:: Aim ::
Would you print the material exactly, starting at its first line and ending at the line holding "in the scene."?
# Data block start
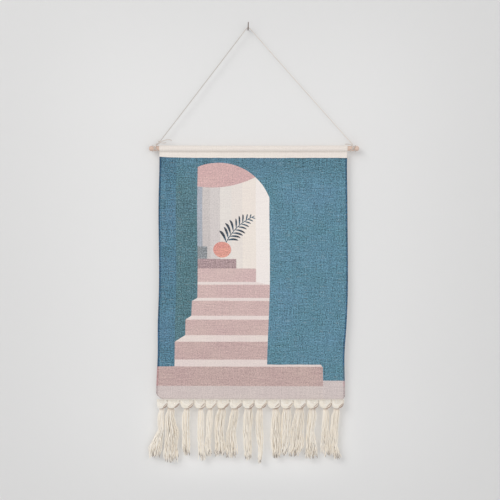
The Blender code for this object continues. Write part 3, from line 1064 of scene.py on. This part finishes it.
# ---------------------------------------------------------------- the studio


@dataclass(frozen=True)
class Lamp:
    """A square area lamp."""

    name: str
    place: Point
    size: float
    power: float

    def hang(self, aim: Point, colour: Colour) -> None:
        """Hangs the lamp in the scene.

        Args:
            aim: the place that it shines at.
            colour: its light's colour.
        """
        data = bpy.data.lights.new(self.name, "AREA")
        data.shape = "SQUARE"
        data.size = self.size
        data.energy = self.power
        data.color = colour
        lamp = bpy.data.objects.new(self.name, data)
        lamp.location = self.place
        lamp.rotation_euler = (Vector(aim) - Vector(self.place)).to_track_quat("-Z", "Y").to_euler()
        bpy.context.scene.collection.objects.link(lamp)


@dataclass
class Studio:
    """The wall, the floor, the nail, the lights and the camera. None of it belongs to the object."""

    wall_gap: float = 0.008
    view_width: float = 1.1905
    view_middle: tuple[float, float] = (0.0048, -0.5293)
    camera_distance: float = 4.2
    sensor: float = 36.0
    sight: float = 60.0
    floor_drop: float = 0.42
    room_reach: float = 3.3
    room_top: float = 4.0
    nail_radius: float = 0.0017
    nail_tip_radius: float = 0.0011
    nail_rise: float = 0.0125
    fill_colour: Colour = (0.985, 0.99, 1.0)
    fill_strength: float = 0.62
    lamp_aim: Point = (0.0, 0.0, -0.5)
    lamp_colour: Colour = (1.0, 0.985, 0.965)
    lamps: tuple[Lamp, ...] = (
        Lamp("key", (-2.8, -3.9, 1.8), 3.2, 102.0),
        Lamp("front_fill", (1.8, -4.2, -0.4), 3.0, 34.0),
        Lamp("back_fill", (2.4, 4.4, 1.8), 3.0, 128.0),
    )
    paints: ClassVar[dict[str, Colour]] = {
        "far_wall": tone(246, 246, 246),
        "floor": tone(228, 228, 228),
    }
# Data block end
:: The result ::
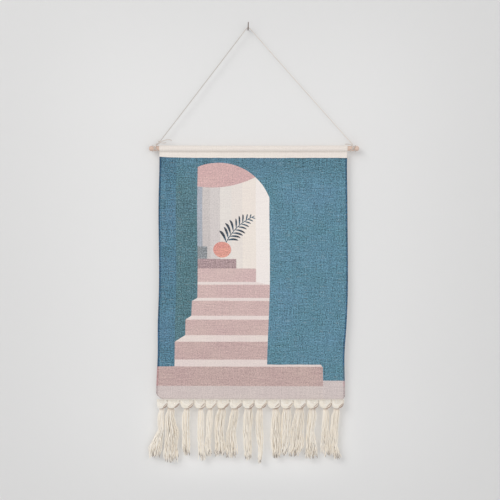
The Blender code for this object continues. Write part 3, from line 1064 of scene.py on. This part finishes it.
# ---------------------------------------------------------------- the studio


@dataclass(frozen=True)
class Lamp:
    """A square area lamp."""

    name: str
    place: Point
    size: float
    power: float

    def hang(self, aim: Point, colour: Colour) -> None:
        """Hangs the lamp in the scene.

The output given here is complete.